The last thing I enjoyed that I played that was Nintendo was Pokemon Black and White 2. Does that include Breath of the Wild? It definitely includes Tears of the Kingdom, which was not a disappointment.
I played Breath of the Wild for like three hours and I put it down and never picked it up again. Look, I don't like Zelda games either, but those are objectively good games. Like, I'm not saying they're bad. You said you were disappointed. Me. It means you thought they were bad. Individually. Objectively, I understand how good they are.
But I, myself, didn't get into it. Wade the Persona thinks that it's bad. Wade the human that's trying to escape this shell. Wade the relatable, lovable, host of Distractible loves Nintendo, loves Breath of the Wild. Wade the gamer, shit game, shit console.
I have less hours on that than I have my new car that I don't have yet. So yay. Oh, I'm glad you brought that up. Still no car, huh? It's in production. I got an email saying it's officially being made now. No car? It's official. They finally got around to it. It was being produced this month. I just bought it last week. I ordered it. It's a new month. What do you mean this month? It was a pre-order of this car. Where is this car from? Germany. You're fucked. Fucked.
I know. You're fucked.
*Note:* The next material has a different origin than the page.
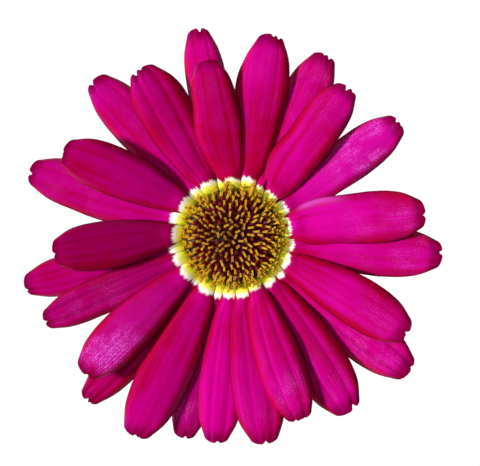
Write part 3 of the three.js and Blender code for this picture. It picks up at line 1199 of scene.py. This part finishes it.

Man, you really should have bought a car a long time ago before there were 800% tariffs on everything from not here.
I know you're so not getting a car man you're so not getting a car I feel like we called this exactly I feel like we have known the whole time this was never going to work out oh no it's coming it's coming do you know that's actually where it's being built though or is it like assembled in America somewhere or something according according to um the dealer and according to the website it looks like it's being produced over there because they've got wow fancy
I've got like 13 steps to when I'll get it. I'm on step three, but a couple of them are like shipping and whatever. That would have been so fun too, because when you get, I got to do this because even though ours was used, it was at a big dealer and they have a special room where they give you your car and they put a big bow on it and they're all, here's your BMW. It's very fun. You would have loved that. Yeah.
It'll be here. It'll be in Germany. It will definitely be in Germany. It'll exist in Germany, guaranteed. I guess Guten Tag moving forward. I'm moving to Germany. That's probably worth it. But then we've got... How do I get Molly's car there?
You can probably find another one of those. How hard is it? Mark, I need you to buy Big Boat. Why do I gotta buy it? Why am I being the Big Boat? Because I don't want to do it. I'm cheap. Wade doesn't have Big Boat money. You just bought 900 pounds of... Or no, you got it for free. Mark, I need you to get Big Boat for free.
All right, listen up, big bug companies. You know who I am. Markiplier, send me a boat right now or I'll destroy your reputation forever. We need the Titanic without the stags. I need space for car. Without the stags? Stags. The big smokestacks. Oh. I think a car. Wasn't there a car that they had sex in with the stacks on the Titanic? Yeah, that was below. There's a converter planning this on top deck.
Gotta see the stars. I'm gonna enjoy the boat ride over in my car. We'll replace some of the lifeboats with more cars so it's got more car space. Those are good slots for car storage. That's true. Then your car can get all the sun it needs to grow and be a healthy car.
It's okay. I know you guys are going to be excited about the topic that I have ready for today. It's a thing we've talked about before. It's a thing we all know a lot about. We're getting older. No. We're going to talk about operas. Oh, boy. Oh. Everybody loves the opera. Oh.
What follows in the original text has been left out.